I discovered my love of jazz music at a club called the New Apartment Lounge on Chicago’s South Side, where tenor saxophonist Von Freeman held down a Tuesday night residency with his band for decades. A hard-drinking man who had played alongside the likes of Charlie Parker, Roy Eldridge, and Dizzy Gillespie, Freeman was a proponent of what he called “hardcore jazz,” an art he practiced until his death last year at age 88.
If you saw Freeman play, you got the sense of what he meant by hardcore jazz. He had that no nonsense, no nice guy approach to his band—saner than Thelonious Monk and looser than Wynton Marsalis, but still running through so many backup musicians that only the most rigorous and attentive music school kids could gig with him. He also drank vodka straight out of a tall glass during pauses, when he’d survey the room, his eye resting on individuals. Freeman didn’t expend much energy touring or recording, preferring to treat his residencies on Monday and Tuesday nights more like an oracle than a professional, his message broadcast through the mouth of his instrument to whomever cared enough to come down to 75th Street.

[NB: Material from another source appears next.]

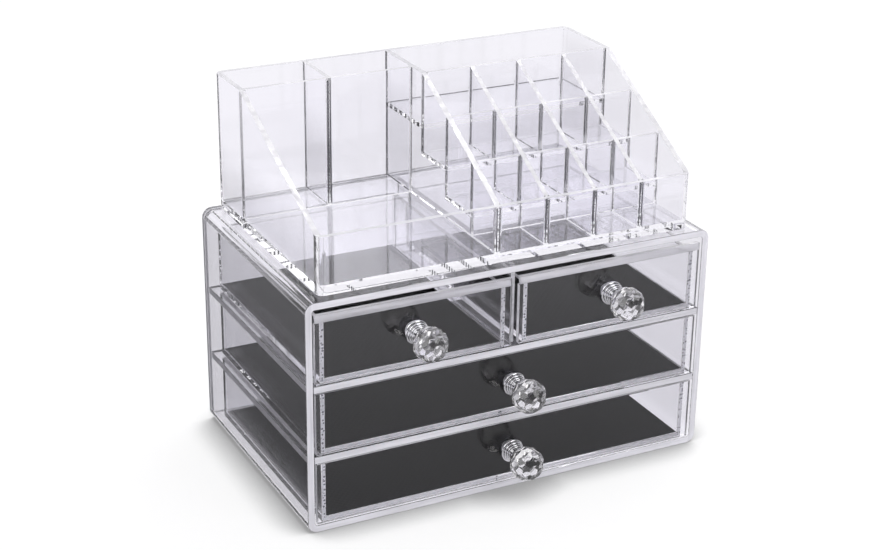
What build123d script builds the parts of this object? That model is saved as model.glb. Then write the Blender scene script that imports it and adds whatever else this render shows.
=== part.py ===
"""Clear acrylic make-up organizer: a cabinet of four drawers with a lift-off tray on top.

Frame: millimetres, +Z up, +X to the right seen from the front, the front faces -Y.
The origin is the centre of the cabinet's base, on the surface that it stands on.
"""

from build123d import *
import os

# ---------------------------------------------------------------- driving dimensions
# Cabinet: one sheet bent into a tube, with a back panel, two shelves and a divider
cabinet_width = 238.0
cabinet_depth = 145.0
cabinet_height = 130.0
case_sheet = 4.0
case_outer_radius = 5.5
case_inner_radius = 1.2
back_sheet = 4.0
shelf_sheet = 4.0
bay_count = 3
upper_bay_extra = 6.0
divider_sheet = 3.0
divider_setback = 4.0

# Drawers: a panel bonded to the front edges of an open box, with a loose pad inside
front_sheet = 3.0
front_side_clearance = 1.4
front_centre_clearance = 0.8
drawer_running_clearance = 0.5
front_top_clearance = 0.7
upper_front_top_clearance = 3.1
front_overhang = 3.0
box_sheet = 2.5
box_top_step = 1.0
box_back_clearance = 4.0
box_corner_radius = 2.0
box_inner_radius = 0.8
liner_thickness = 0.6
liner_clearance = 0.6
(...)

Von Freeman at the New Apartment Lounge…
This week’s feature on John D’earth is long overdue. He’s never been on the cover of C-VILLE Weekly, even though he helped put our town on the jazz map playing his Miller’s residency on Thursday nights. D’earth would be the first to tell you that there are many other people in his world who deserve recognition, some of whom (Jospé, Spaar, Beauford, etc.) are mentioned, and others, like Scott DeVaux and Dr. Roland Wiggins, who aren’t. Jacie Dunkle, who’s made Fellini’s #9 a regular venue for the area’s working musicians, also deserves a tip of the hat.
D’earth is a pied-piper, a standard-bearer, a keeper of tradition, and a wise man in a jester’s cap. Mostly, though, like Freeman, he is a teacher of jazz as a discipline, an art, and a way of life.